▶ _What is required_
Reproduce precisely the lines between the start of the data below and the line with "const FRAME_DEPTH = 101.6;", both included.

▶ _Dataset excerpt_

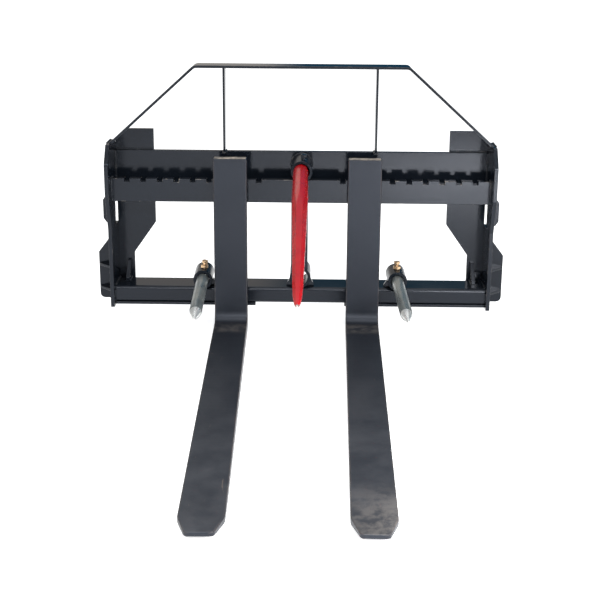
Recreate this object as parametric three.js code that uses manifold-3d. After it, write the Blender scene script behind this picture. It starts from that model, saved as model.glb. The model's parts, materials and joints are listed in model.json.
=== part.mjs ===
// Pallet fork attachment for a loader: a hook-type carriage with a notched rail, two sliding
// forks with spring latches, a guard hoop, a hay spear and two stabilizer spears in sockets.
//
// Units are millimetres. +X is to the right seen from the fork tips, +Y runs away from the
// tips towards the loader, +Z is up. While modelling, y = 0 is the front face of the notched
// rail and z = 0 is the floor under the blades. The last lines move the origin to the middle
// of the footprint.
import * as THREE from 'three';
import { mergeVertices } from 'three/addons/utils/BufferGeometryUtils.js';
import Module from 'manifold-3d';

const wasm = await Module();
wasm.setup();

// ---------------------------------------------------------------- driving dimensions
const GAP = 0.3;                       // air left between two pieces that touch
const SIDES = [['left', -1], ['right', 1]];

const FRAME_WIDTH = 1190;              // over the side plates
const PLATE = 12;                      // side plate thickness
const INNER = FRAME_WIDTH / 2 - PLATE; // inner face of a side plate
const FRAME_DEPTH = 101.6;             // rail front face to attach plate

const RAIL = { thick: 25, bottom: 406, top: 478 };
const NOTCH = { pitch: 50.8, first: 129, count: 9, width: 16, depth: 10 };
const CROSSBAR = { front: 86, bottom: 430, top: 551 };
const TUBE = { bottom: 79.7, height: 50.8, wall: 6.35, corner: 11 };
const TUBE_TOP = TUBE.bottom + TUBE.height;
const LIP = { depth: 16, bottom: 71, inner: 140 };

const ATTACH = { thick: 10, bottom: 57, top: 616, inner: 464, wide: 651, flare: 213 };
const ATTACH_FRONT = FRAME_DEPTH + GAP;
const ATTACH_REAR = ATTACH_FRONT + ATTACH.thick;
const LOCK_LIP = { thick: 12, reach: 66, slotLength: 60, slotWidth: 26 };

const HOOP = { top: 825, thick: 8, front: 10, depth: 70, bend: 324, foot: 583, base: 585 };
const UPRIGHT = { thick: 7, front: 50, depth: 50, x: [-238, 231] };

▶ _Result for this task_
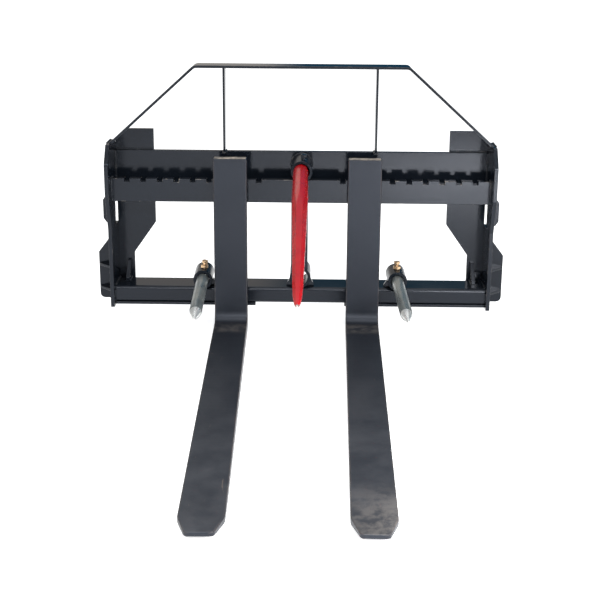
Recreate this object as parametric three.js code that uses manifold-3d. After it, write the Blender scene script behind this picture. It starts from that model, saved as model.glb. The model's parts, materials and joints are listed in model.json.
=== part.mjs ===
// Pallet fork attachment for a loader: a hook-type carriage with a notched rail, two sliding
// forks with spring latches, a guard hoop, a hay spear and two stabilizer spears in sockets.
//
// Units are millimetres. +X is to the right seen from the fork tips, +Y runs away from the
// tips towards the loader, +Z is up. While modelling, y = 0 is the front face of the notched
// rail and z = 0 is the floor under the blades. The last lines move the origin to the middle
// of the footprint.
import * as THREE from 'three';
import { mergeVertices } from 'three/addons/utils/BufferGeometryUtils.js';
import Module from 'manifold-3d';

const wasm = await Module();
wasm.setup();

// ---------------------------------------------------------------- driving dimensions
const GAP = 0.3;                       // air left between two pieces that touch
const SIDES = [['left', -1], ['right', 1]];

const FRAME_WIDTH = 1190;              // over the side plates
const PLATE = 12;                      // side plate thickness
const INNER = FRAME_WIDTH / 2 - PLATE; // inner face of a side plate
const FRAME_DEPTH = 101.6;             // rail front face to attach plate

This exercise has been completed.